Ottawa continue de défendre sa nomination d’une lieutenante-gouverneure unilingue
OTTAWA – Le gouvernement Trudeau garde le cap : sa nomination d’une lieutenante-gouverneure unilingue anglophone au Nouveau-Brunswick respecte la Constitution et n’exige pas une connaissance des deux langues officielles. Ottawa est de retour devant les tribunaux ce jeudi à la Cour d’appel du Nouveau-Brunswick pour contester un jugement précédent.
L’an dernier, un tribunal de la première instance avait jugé que le fédéral avait manqué à ses obligations linguistiques et constitutionnelles en 2019, en nommant Brenda Murphy comme lieutenante-gouverneure de la province bilingue. Quelques mois plus tard, la décision était contestée judiciairement par la Société de l’Acadie du Nouveau-Brunswick (SANB). Brenda Murphy avait été nommée par le Bureau du Conseil privé à la suite d’une recommandation du premier ministre Justin Trudeau.
La juge en chef Tracey Deware de la Cour du Banc de la Reine avait donné raison à l’organisme acadien soulignant que la personne représentant la fonction de lieutenant-gouverneur se devait d’être bilingue. La juge écrivait notamment que comme Mme Murphy représentait une institution bilingue, les Néo-Brunswickois avait le droit de pouvoir communiquer avec elle dans les deux langues officielles.
Dans son mémoire présenté en Cour, le gouvernement estime que cette nomination du premier ministre « constitue un geste purement politique qui, à lui seul, n’a produit aucun effet juridique » et donc n’exige pas de respecter la Constitution. Les avocats fédéraux prétendent aussi que rien dans la Constitution n’exige que la personne étant au poste de lieutenant-gouverneur ne puisse être unilingue. Selon ces derniers, ça serait une « erreur » que la Cour force le premier ministre à procéder seulement à des nominations bilingues à ce poste.

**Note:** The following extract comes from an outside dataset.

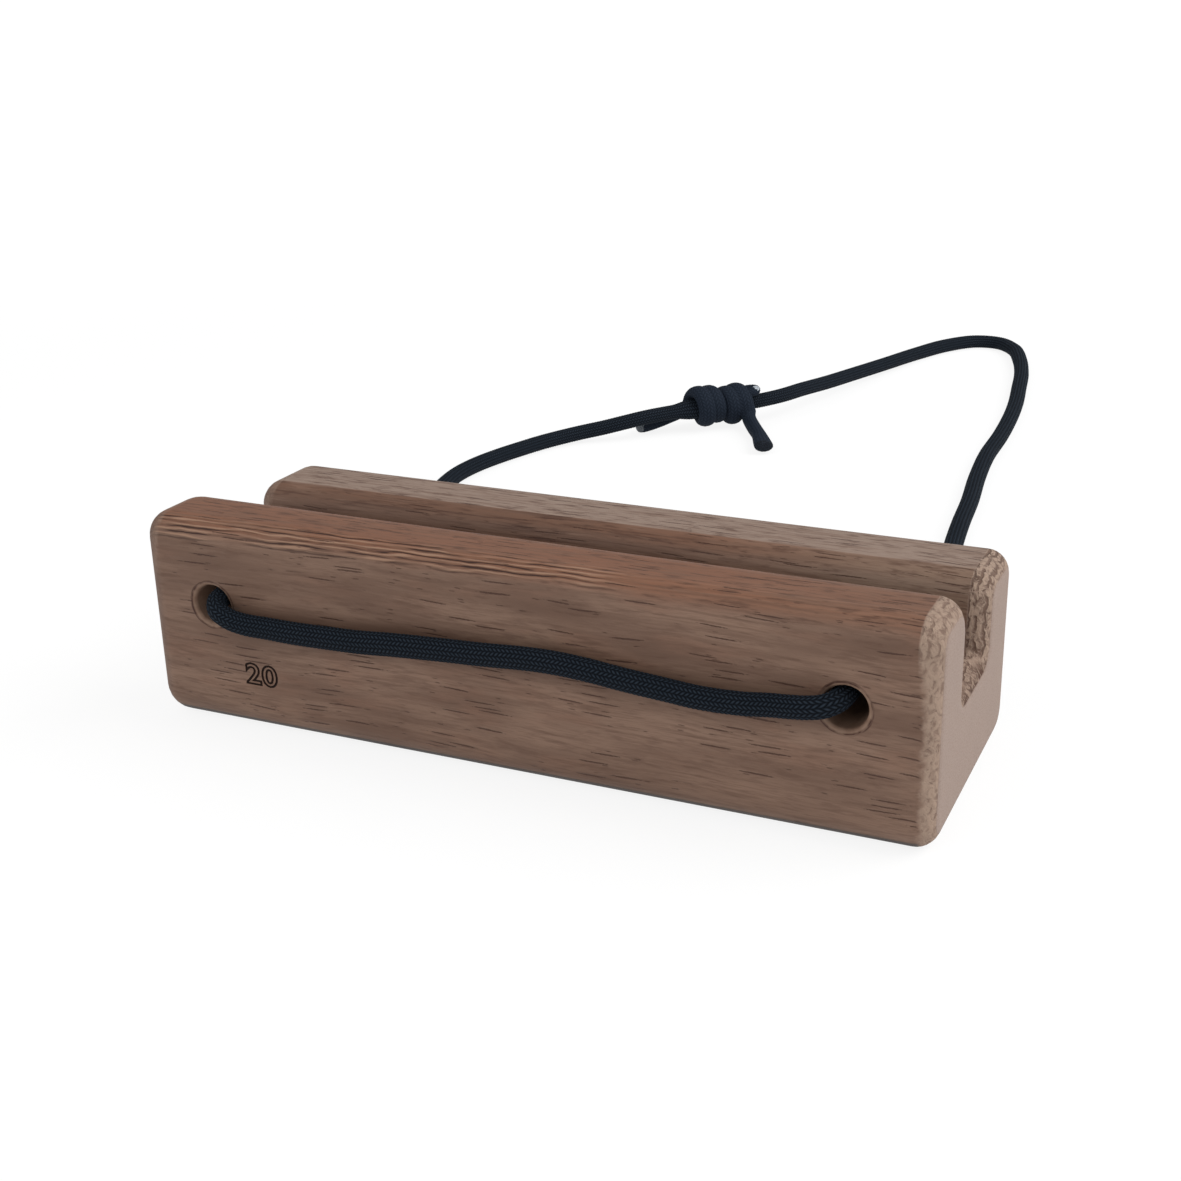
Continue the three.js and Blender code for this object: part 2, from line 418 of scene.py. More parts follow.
        lines, ridges = self._shoulder_lines(graph, here)
        colour = graph.mix(ridges * side * 0.8, colour, self.ridge)
        colour = graph.mix(lines * side, colour, self.line)
        pores = self._pores(graph, here, drift) * side
        colour = graph.mix(pores * 0.85, colour, self.pore)

        torn, crease_shade, curl = self._torn_end(graph, here, end)
        colour = graph.mix(torn * 0.85, colour, self.rough)
        # Painted highlight on the raised fibres, and painted shade in their creases and in the pit.
        colour = graph.mix(curl.ramp(-0.3, 0.2) * torn * 0.6, colour, self.strand)
        colour = graph.mix(crease_shade, colour, self.crease_shade)

        # Painted shade on the rounding of the left end, which faces away from the key lamp.
        colour = graph.mix(x.ramp(*self.left_end_shade) * end.ramp(0.1, 0.5) * 0.45, colour, self.seam_and_end_shade)
        # Painted shadow: a dark band low round the block's foot, standing in for its contact shadow.
        colour = graph.mix(z.ramp(*self.foot_shadow_band) * z.ramp(0.0, 0.2) * side * 0.9, colour, self.foot_shadow)
        speckle = graph.grain(here, self.speckle_size, detail=2)
        cut = graph.mix(speckle.ramp(0.45, 0.75) * 0.4, self.end_grain, self.deep)
        colour = graph.mix(flat * 0.92, colour, cut)
        colour = graph.mix(self._rim(graph, here) * 0.85, colour, self.scorch)

        height = 0.04 * streak + 0.04 * fibre - 0.12 * pores - 0.08 * lines + 0.07 * ridges
        height = height + curl * 0.4 - crease_shade * 0.12 + flat * speckle * 0.05
        roughness = 0.5 + 0.16 * streak + 0.2 * torn + 0.12 * flat
        graph.surface(colour, roughness, height, {"Specular IOR Level": 0.35})
        return graph.owner

    def _front_painted_light(self, graph: Graph, here: Triple, colour: Signal) -> Signal:
        """Paints shade on the front face high on the left, and paints light on it low on the right.

        Args:
            graph: the material's nodes.
            here: the place on the block.
            colour: the colour so far.

        Returns:
            The colour with both laid over it.
        """
        x, y, z = here
        front = y.ramp(*self.front_face)
        darker = z.ramp(*self.front_high) * x.ramp(*self.front_left) * front * 0.35
        brighter = z.ramp(*self.front_low) * x.ramp(*self.front_right) * front * 0.4
        return graph.mix(brighter, graph.mix(darker, colour, self.shade), self.ground)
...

Une nomination inconstitutionnelle, selon la SANB
La SANB estime plutôt qu’une personne unilingue occupant une telle fonction va à l’encontre du principe de bilinguisme au Nouveau-Brunswick qui est reconnu dans les lois fédérales.
« Pour nous, la nomination de la lieutenante-gouverneure unilingue anglophone était inconstitutionnelle. Ça prend une décision de la Cour d’appel du Nouveau-Brunswick pour renforcer ça. Tant et aussi longtemps que ce n’est pas écrit dans une loi, on sera toujours à la merci de la volonté politique », dénonce son président Alexandre Cédric Doucet.
Au début du mois de juin, le gouvernement néo-brunswickois a demandé le statut d’intervenant dans ce dossier aux côtés du fédéral. Pourtant, durant les derniers mois, les deux gouvernements sont aux antipodes concernant leur position sur la francophonie.
Justin Trudeau a écorché à plusieurs reprises son homologue provincial sur sa façon de gérer la révision de la Loi sur les langues officielles comme la nomination de Kris Austin, un ancien dirigeant d’un parti anti-bilinguisme, sur un comité chargé de réviser la Loi. Lorsque le gouvernement Higgs a proposé d’abolir son programme d’immersion en français, Ottawa avait promis de couper les fonds qu’il envoyait à la province.
Trudeau-Higgs : « Ça fait un drôle de couple » – Alexandre Cédric Doucet
Le président de la SANB trouve ironique de voir les deux camps du même côté dans ce dossier.
« Voir le premier ministre Trudeau et le premier ministre Higgs se mettre ensemble contre nous et contre le droit des Acadiens du Nouveau-Brunswick, c’est insensé (…). Ça fait un drôle de couple. Comme ils disent en anglais, ça fait un strange bedfellows », ironise-t-il
Son organisme a aussi porté en appel, dans la même cause, la décision de la juge Deware qui ne forçait pas le gouvernement a annulé la nomination de Mme Murphy.
À l’époque, la ministre des Langues officielles et députée de Moncton Ginette Petitpas Taylor avait annoncé la contestation de la décision, mais promettait que son gouvernement ne nommerait plus une personne unilingue à ce poste. Le jugement de la Cour d’appel est attendu d’ici quelques mois.